GIVEN ENTRIES:
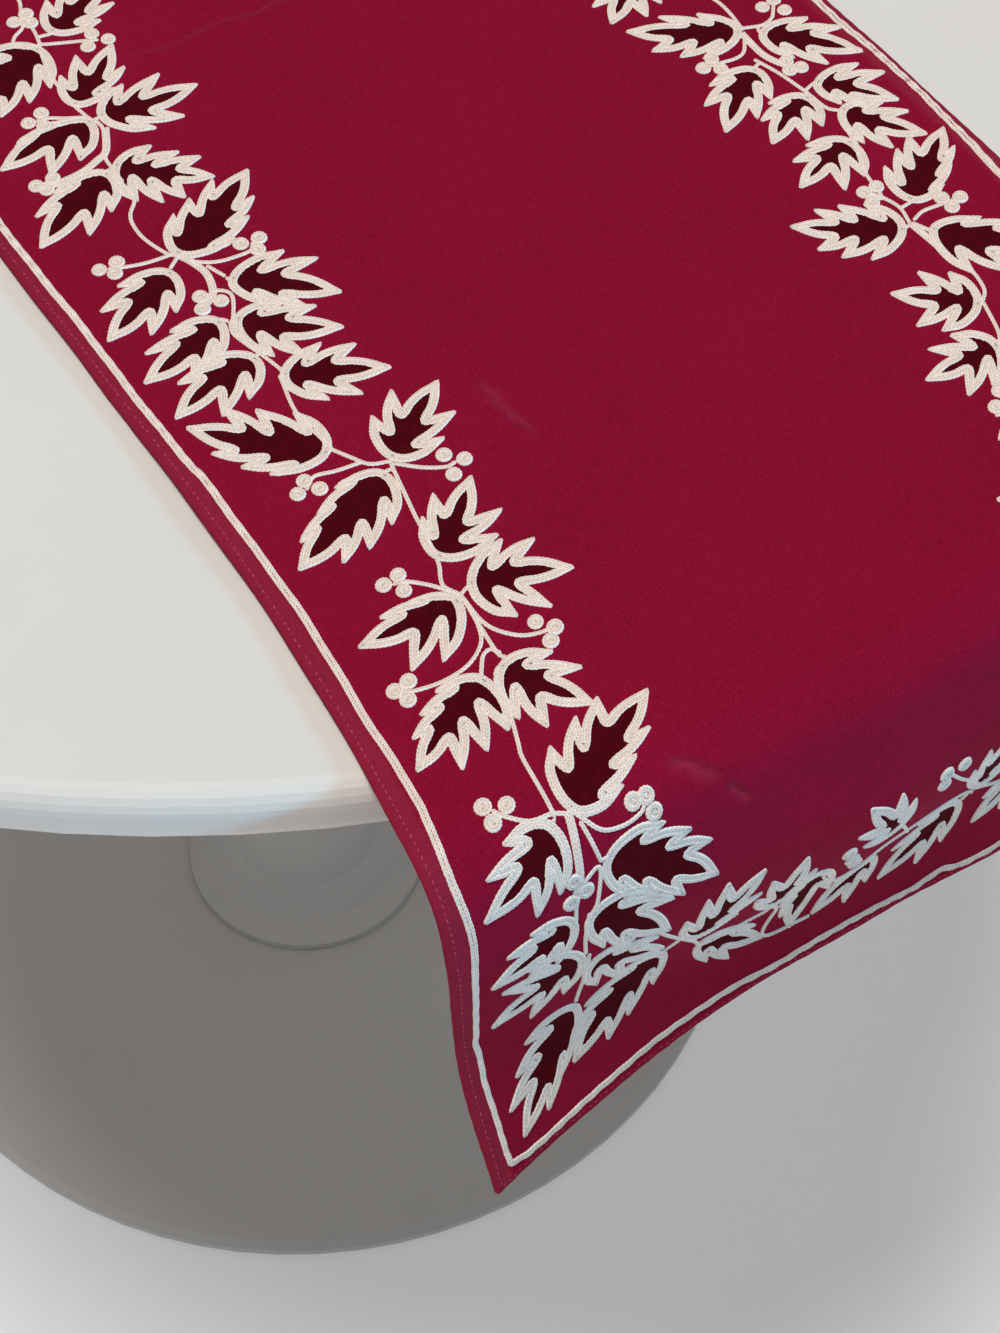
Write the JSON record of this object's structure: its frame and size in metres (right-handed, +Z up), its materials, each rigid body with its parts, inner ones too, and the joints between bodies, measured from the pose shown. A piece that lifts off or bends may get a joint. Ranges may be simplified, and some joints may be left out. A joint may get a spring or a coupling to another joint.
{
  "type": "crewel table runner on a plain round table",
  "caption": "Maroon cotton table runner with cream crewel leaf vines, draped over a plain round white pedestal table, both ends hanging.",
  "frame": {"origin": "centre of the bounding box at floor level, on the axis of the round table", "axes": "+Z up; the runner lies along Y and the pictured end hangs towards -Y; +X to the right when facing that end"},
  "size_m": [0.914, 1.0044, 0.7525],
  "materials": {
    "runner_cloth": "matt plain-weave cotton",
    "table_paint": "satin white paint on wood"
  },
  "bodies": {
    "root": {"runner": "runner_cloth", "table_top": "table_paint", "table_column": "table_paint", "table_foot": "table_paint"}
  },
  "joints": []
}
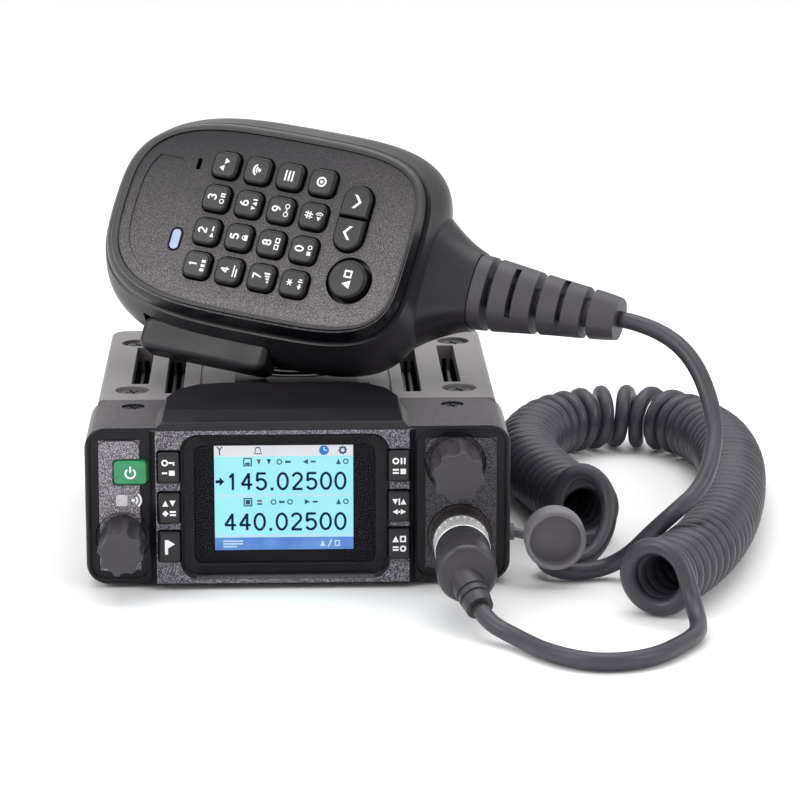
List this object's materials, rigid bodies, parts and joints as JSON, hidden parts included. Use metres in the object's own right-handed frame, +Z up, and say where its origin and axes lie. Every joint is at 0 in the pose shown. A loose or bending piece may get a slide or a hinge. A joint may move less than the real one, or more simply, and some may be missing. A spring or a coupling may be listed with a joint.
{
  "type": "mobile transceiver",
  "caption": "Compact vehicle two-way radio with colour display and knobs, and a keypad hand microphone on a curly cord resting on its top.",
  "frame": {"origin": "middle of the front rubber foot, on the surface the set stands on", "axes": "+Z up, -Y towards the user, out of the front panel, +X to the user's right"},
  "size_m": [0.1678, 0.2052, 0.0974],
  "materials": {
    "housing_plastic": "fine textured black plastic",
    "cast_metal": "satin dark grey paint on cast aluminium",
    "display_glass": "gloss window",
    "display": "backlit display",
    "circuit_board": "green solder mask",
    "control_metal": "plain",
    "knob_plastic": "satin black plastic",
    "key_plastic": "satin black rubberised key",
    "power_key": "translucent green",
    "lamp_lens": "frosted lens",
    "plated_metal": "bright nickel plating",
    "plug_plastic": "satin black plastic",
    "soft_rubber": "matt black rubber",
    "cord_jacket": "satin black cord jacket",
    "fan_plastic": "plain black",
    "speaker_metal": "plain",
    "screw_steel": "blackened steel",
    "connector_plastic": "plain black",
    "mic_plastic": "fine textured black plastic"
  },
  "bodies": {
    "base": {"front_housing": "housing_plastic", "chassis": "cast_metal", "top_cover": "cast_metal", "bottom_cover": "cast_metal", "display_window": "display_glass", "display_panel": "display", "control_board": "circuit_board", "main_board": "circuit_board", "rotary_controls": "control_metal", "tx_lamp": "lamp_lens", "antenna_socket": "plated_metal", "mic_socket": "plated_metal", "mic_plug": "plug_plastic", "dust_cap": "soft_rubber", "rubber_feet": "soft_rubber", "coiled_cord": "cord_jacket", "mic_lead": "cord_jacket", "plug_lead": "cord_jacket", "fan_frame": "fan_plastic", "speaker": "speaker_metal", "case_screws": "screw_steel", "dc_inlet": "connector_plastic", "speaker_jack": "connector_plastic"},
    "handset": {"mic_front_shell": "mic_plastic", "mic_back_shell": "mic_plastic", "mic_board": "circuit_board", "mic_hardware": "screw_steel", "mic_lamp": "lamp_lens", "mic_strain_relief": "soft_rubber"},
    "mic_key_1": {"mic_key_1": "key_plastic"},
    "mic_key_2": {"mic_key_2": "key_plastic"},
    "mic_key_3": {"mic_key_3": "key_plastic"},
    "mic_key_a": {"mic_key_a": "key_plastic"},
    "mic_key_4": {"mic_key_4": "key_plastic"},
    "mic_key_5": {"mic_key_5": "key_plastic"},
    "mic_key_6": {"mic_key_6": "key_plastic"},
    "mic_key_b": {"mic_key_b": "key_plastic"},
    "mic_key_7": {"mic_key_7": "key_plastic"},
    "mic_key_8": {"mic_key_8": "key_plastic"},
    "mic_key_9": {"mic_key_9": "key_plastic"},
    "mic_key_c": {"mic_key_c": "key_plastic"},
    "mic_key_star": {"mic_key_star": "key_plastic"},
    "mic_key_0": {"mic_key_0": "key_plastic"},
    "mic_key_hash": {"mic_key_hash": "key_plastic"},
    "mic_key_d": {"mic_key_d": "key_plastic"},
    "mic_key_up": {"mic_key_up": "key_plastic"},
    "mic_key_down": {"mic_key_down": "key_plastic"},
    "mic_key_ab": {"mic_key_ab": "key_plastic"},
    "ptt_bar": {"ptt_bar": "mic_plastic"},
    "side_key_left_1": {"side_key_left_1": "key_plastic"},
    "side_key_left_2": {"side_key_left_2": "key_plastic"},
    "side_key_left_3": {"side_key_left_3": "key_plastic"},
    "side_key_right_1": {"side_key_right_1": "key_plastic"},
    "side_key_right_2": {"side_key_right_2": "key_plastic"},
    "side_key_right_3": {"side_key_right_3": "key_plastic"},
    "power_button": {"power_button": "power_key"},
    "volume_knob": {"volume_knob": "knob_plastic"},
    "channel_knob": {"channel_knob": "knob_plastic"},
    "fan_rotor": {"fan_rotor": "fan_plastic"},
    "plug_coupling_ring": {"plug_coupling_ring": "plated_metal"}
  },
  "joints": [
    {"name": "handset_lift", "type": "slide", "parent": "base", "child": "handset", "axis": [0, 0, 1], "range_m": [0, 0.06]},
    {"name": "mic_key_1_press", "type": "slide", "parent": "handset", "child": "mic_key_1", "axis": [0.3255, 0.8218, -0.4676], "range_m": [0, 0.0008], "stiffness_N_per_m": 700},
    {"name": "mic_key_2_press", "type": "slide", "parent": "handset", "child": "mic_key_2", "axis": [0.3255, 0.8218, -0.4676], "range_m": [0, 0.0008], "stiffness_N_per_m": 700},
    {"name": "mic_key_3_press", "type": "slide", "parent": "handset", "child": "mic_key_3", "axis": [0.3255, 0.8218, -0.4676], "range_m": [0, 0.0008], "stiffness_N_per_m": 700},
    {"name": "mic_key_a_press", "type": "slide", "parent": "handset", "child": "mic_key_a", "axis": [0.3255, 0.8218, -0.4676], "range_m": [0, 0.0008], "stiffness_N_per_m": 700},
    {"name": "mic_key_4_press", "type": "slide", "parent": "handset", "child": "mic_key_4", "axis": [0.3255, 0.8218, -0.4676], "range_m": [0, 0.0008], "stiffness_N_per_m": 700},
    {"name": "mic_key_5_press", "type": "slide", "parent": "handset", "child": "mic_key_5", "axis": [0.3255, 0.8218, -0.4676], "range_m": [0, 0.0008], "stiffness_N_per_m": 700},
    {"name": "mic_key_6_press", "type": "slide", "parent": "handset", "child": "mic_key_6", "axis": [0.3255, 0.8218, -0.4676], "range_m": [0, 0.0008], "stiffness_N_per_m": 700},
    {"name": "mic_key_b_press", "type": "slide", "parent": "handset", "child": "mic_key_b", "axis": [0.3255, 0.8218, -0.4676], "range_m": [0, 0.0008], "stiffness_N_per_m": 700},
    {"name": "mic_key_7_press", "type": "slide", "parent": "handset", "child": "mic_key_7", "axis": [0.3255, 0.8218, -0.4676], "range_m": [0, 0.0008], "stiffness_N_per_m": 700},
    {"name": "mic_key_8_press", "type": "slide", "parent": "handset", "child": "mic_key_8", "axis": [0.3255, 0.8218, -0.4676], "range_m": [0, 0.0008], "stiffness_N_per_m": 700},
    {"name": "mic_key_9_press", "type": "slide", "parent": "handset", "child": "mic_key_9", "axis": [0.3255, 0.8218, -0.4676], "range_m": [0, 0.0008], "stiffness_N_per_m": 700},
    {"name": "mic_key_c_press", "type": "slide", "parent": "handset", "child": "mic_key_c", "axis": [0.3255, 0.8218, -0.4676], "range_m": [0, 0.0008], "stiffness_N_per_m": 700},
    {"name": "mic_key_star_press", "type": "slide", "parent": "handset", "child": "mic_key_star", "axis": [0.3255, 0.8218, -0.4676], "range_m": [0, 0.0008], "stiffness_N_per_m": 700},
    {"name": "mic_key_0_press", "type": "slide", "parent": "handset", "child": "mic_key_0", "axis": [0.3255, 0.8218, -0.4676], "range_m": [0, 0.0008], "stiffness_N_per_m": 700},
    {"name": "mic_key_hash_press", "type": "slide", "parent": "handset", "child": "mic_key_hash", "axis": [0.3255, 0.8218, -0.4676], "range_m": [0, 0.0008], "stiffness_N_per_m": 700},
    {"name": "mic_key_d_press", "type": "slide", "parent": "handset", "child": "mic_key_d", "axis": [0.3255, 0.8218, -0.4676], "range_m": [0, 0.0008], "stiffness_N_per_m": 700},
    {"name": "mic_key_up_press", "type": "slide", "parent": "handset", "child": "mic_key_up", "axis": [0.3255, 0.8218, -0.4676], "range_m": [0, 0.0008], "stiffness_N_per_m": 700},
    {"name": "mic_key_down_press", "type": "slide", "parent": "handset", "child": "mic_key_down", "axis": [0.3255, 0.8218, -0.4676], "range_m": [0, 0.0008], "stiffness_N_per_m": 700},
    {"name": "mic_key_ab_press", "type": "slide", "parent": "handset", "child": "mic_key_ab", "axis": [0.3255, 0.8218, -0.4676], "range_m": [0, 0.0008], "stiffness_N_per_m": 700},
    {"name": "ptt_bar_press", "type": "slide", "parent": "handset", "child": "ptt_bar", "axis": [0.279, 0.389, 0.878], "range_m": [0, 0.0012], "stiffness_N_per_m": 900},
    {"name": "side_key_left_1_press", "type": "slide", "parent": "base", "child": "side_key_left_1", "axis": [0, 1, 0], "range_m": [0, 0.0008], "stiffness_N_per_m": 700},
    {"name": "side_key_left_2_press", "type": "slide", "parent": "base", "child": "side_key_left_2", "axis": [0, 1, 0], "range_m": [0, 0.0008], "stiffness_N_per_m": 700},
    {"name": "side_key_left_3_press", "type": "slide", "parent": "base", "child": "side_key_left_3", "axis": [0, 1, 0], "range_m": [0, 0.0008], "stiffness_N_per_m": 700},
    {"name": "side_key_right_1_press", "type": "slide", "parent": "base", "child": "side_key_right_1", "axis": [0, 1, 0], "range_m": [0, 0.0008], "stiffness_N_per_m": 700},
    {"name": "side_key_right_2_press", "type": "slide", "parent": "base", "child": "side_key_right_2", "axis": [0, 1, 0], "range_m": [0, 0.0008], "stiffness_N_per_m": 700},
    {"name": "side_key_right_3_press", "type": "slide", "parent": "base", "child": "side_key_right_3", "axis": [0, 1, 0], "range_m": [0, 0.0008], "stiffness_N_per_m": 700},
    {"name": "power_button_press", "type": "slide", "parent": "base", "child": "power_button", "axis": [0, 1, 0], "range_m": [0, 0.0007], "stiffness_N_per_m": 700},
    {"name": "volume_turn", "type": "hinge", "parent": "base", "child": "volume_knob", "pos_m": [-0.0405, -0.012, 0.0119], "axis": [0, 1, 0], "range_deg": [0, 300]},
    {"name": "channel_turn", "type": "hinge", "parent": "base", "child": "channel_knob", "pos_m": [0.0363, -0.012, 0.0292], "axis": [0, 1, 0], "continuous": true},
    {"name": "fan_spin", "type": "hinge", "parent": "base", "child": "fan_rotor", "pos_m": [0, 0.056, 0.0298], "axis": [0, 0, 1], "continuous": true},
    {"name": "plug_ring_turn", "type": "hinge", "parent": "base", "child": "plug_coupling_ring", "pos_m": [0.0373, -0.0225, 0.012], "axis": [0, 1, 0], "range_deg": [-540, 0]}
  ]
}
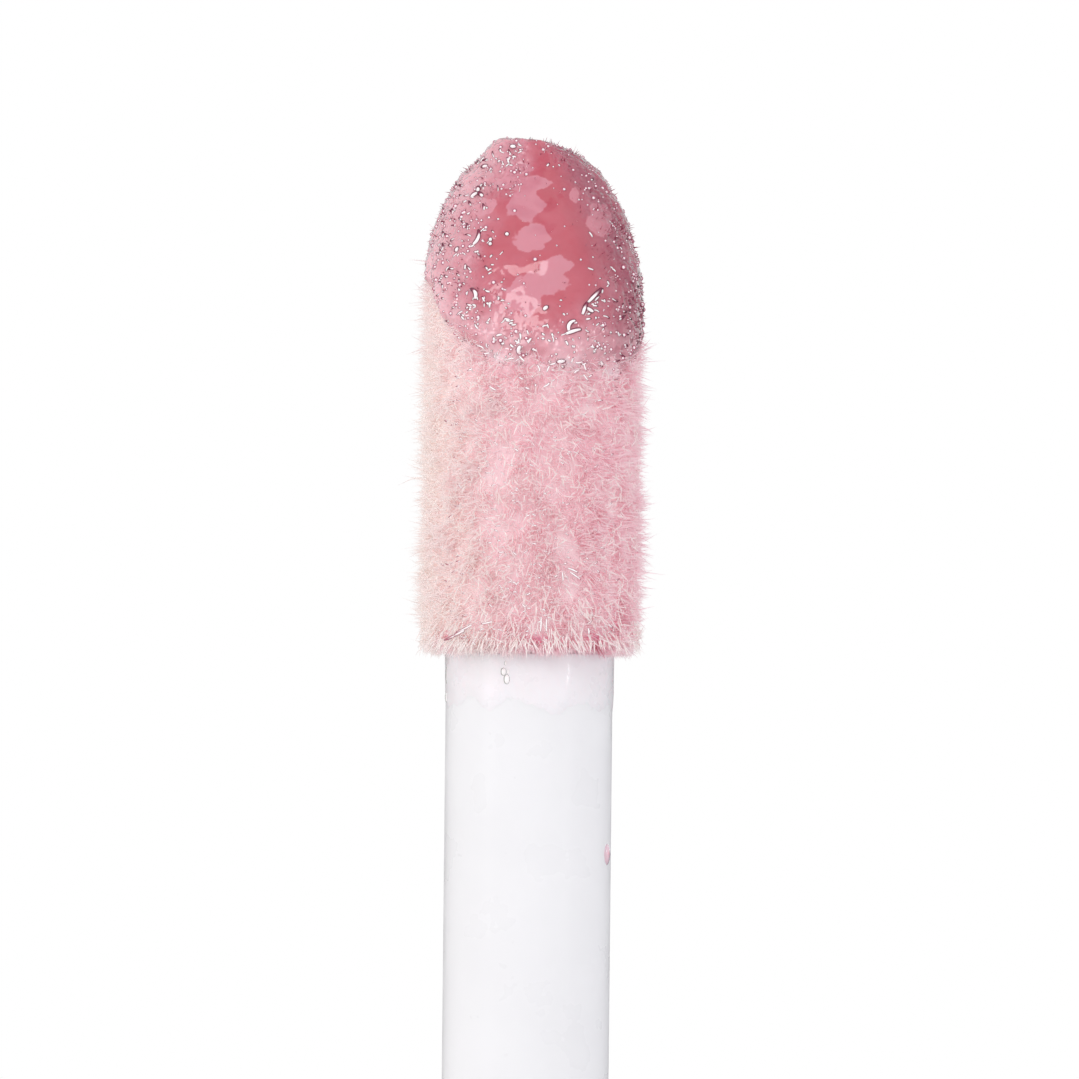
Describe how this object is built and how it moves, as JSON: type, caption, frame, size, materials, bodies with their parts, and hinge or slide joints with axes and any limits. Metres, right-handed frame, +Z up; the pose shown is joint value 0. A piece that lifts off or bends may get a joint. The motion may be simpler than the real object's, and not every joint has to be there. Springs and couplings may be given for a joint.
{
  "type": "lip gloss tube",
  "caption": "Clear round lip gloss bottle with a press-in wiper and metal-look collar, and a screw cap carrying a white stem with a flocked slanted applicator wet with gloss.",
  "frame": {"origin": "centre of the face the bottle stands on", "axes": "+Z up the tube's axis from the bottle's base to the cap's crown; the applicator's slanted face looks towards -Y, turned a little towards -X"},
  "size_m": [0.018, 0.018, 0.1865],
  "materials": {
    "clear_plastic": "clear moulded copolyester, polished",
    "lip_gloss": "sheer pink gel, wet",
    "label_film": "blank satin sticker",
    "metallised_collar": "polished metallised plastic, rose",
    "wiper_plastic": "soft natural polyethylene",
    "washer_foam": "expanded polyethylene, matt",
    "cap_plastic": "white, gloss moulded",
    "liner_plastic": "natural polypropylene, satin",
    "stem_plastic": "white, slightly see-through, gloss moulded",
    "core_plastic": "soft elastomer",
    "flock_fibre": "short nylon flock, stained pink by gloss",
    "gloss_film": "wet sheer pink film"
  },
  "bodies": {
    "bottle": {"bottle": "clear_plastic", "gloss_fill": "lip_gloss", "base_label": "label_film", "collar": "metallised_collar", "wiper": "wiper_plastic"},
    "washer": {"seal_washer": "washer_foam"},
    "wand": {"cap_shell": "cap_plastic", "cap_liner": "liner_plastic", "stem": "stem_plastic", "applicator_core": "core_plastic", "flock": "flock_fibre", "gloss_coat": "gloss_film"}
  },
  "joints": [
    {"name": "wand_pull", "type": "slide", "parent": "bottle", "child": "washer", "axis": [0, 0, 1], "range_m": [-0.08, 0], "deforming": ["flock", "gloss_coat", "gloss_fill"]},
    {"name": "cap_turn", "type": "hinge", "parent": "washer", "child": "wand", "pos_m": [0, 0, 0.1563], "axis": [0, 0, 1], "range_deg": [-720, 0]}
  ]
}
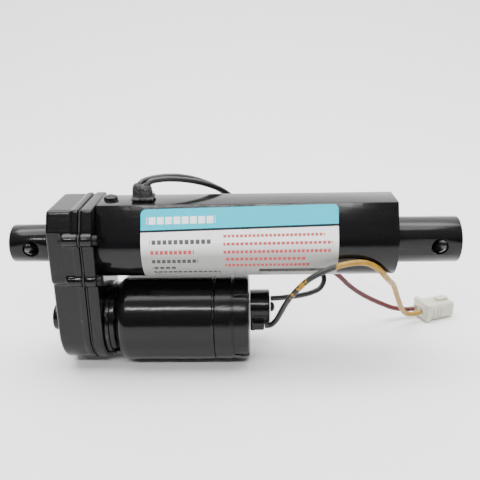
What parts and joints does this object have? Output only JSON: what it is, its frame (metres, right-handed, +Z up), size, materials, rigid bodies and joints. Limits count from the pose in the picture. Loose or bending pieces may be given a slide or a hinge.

THE PROBLEM:
From the listing above, report the number of lines containing the string "lifts", without any accompanying remarks.

TASK SOLUTION:
2